Copper Clusters on h-BN-Covered Pt(110): Nucleation, Stability, and Local Surface Potential

Result of the Month

Figure 1. Same surface, different views: STM images of hexagonal boron nitride monolayers on Pt(110). (a) The large-scale Moiré pattern of h-BN extends over steps and screw dislocations. (b) Close-up view of the Moiré pattern. The alternating (1 × 5) and (1 × 6) missing-row structure of the underlying Pt surface layer is resolved. According to DFT-based STM simulations, the bright regions of the Moiré correspond to regions with N atoms close to on-top positions, while regions with B atoms close to on-top positions are imaged darker. (9) (c) Atomically resolved STM image: In the bright areas of the superstructure the honeycomb-lattice due to the h-BN overlayer is observed as indicated by the schematic model superimposed in one of the bright regions. The dark domains oriented along [110] as visible in the bottom center of (b) and on the left side of (c) are due to a nonperfect terrace structure of the Pt substrate, probably caused by nonperfect healing of the (reconstructing!) surface during hBN growth.

Author: Samuel Kerschbaumer and Norbert Memmel Institute: ''University of Innsbruck, Institute of Physical Chemistry'' The Journal of Physical Chemistry C
Date: 7/2023
Instruments: INFINITY SPM Lab

Copper-based nanocatalysts are essential for efficient electroreduction of CO2 toward hydrocarbon fuels. Nucleation, growth, and stability of copper nanoclusters on hexagonal boron nitride (h-BN) films on a Pt(110) substrate were studied by scanning tunneling microscopy and spectroscopy. We find that the h-BN/Pt(110) Moiré superstructure has a relatively weak templating effect, visible only at very low coverages of copper. Upon postannealing cluster ripening is observed─with increasing temperature the spherical-cap-like clusters grow in both width and height, preserving a constant aspect ratio. Intercalated islands were never observed, not even after annealing to 970 K. Small copper clusters are found to exhibit a local work function lower than that of low-index single-crystalline copper surfaces. 
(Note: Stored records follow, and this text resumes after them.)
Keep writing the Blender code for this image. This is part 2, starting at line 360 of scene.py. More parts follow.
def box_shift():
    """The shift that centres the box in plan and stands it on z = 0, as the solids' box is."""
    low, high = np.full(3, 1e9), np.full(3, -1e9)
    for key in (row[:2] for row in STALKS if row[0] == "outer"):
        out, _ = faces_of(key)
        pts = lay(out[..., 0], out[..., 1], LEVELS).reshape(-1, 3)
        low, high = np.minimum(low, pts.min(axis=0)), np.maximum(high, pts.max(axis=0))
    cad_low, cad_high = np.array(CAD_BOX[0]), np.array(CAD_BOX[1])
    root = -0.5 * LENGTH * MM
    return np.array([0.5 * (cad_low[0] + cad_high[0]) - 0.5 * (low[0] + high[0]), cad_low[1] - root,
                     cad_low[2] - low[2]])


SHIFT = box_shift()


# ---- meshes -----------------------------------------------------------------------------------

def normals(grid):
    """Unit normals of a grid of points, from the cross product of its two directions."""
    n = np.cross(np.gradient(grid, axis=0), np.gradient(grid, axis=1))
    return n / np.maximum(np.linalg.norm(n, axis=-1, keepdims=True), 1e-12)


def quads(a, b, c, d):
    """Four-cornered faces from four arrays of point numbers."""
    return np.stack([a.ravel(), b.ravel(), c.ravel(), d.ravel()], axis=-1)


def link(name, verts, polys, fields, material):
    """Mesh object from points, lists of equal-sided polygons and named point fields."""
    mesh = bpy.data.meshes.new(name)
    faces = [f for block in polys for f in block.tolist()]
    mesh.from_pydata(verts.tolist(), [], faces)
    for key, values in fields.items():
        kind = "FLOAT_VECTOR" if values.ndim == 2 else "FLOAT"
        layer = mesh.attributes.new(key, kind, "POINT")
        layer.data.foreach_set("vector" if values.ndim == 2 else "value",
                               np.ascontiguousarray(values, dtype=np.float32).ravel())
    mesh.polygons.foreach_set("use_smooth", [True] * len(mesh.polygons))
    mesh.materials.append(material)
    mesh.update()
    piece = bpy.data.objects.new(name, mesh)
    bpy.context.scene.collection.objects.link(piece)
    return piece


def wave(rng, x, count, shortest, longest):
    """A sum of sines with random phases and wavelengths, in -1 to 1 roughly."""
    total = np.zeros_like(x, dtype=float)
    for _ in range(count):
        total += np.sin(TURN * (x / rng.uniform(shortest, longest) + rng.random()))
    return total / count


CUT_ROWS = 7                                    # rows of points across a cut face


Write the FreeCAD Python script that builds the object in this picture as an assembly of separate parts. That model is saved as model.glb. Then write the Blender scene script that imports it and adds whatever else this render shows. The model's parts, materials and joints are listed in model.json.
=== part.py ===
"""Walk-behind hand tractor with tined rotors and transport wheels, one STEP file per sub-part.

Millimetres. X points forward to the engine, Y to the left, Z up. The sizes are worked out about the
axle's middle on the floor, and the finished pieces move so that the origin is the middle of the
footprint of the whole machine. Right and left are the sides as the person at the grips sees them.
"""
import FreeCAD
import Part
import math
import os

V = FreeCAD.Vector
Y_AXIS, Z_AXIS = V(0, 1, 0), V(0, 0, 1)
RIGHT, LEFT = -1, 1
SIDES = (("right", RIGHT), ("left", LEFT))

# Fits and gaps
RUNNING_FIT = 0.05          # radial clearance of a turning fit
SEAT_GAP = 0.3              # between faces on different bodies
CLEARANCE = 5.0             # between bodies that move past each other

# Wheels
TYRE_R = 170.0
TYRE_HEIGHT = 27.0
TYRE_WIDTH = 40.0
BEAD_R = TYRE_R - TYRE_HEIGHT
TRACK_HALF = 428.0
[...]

In this paper we explore the effect of this geometrically and electronically complex superstructure on the adsorption of foreign atoms/molecules by investigating nucleation, growth, and stability of copper clusters on h-BN/Pt(110). In particular we answer the following questions: (i) Where does nucleation occur preferentially? Are the regions above the missing Pt rows more inert with respect to nucleation and adsorption of copper? Does nucleation/adsorption differ on regions where N atoms are located close to on-top positions from nucleation/adsorption on regions with B atoms in on-top positions? (ii) What happens when the clusters grow in size? Do the missing rows limit lateral growth; that is, can the surface be used to grow nanowire arrays? (iii) Are flat, monolayer thick Cu nanostructures formed, or does 3-dimensional growth prevail already at small coverages (wetting behavior)? (iv) As Pt(110) is close to a tipping point with respect to surface reconstruction, does Cu adsorption on the h-BN film possibly cause restructuring of the underlying Pt(110) surface? (v) Are the copper structures thermally stable? Can one achieve or avoid, intercalation of copper between the platinum substrate and the h-BN overlayer, respectively? (vi) Finally, how are the electronic properties of Cu clusters, for example, the local surface potential (viz. “local work function”), of copper clusters modified by the h-BN/Pt template? 

Figure 2. (a) STM image taken after deposition of small submonolayer amounts of Cu (∼0.05 ML) onto h-BN/Pt(110), followed by warming to 300 K. (b) Magnification of the square region indicated in the central part of (a). (c) Height profiles. A and B are from the 0.05 ML experiment of (b), while profiles C–G are from annealing experiments with a larger initial coverage (∼1.5 ML; for images see Figure 3). The thin dashed lines are fits with a spherical-cap model. (d) Profile height versus effective width. The latter is defined as the area under the profile curve divided by its height and is close to the full width at half-maximum. Large filled circles correspond to the profiles shown in (c), while small open circles are from cluster profiles not shown in the article. 

Experiments were performed in an ultrahigh-vacuum two-chamber setup INFINITY SPM Lab from Scienta Omicron (base pressures ≈2 × 10–10 mbar), consisting of a chamber for sample preparation and a separate one for performing STM measurements at low temperature (8 K). The sample was transferred between both chambers with a magnetically operated transfer rod. 

Figure 3. STM images of Cu clusters on h-BN/Pt(110) after annealing to different temperatures. Initially ∼1.5 monolayers of copper were evaporated onto the surface.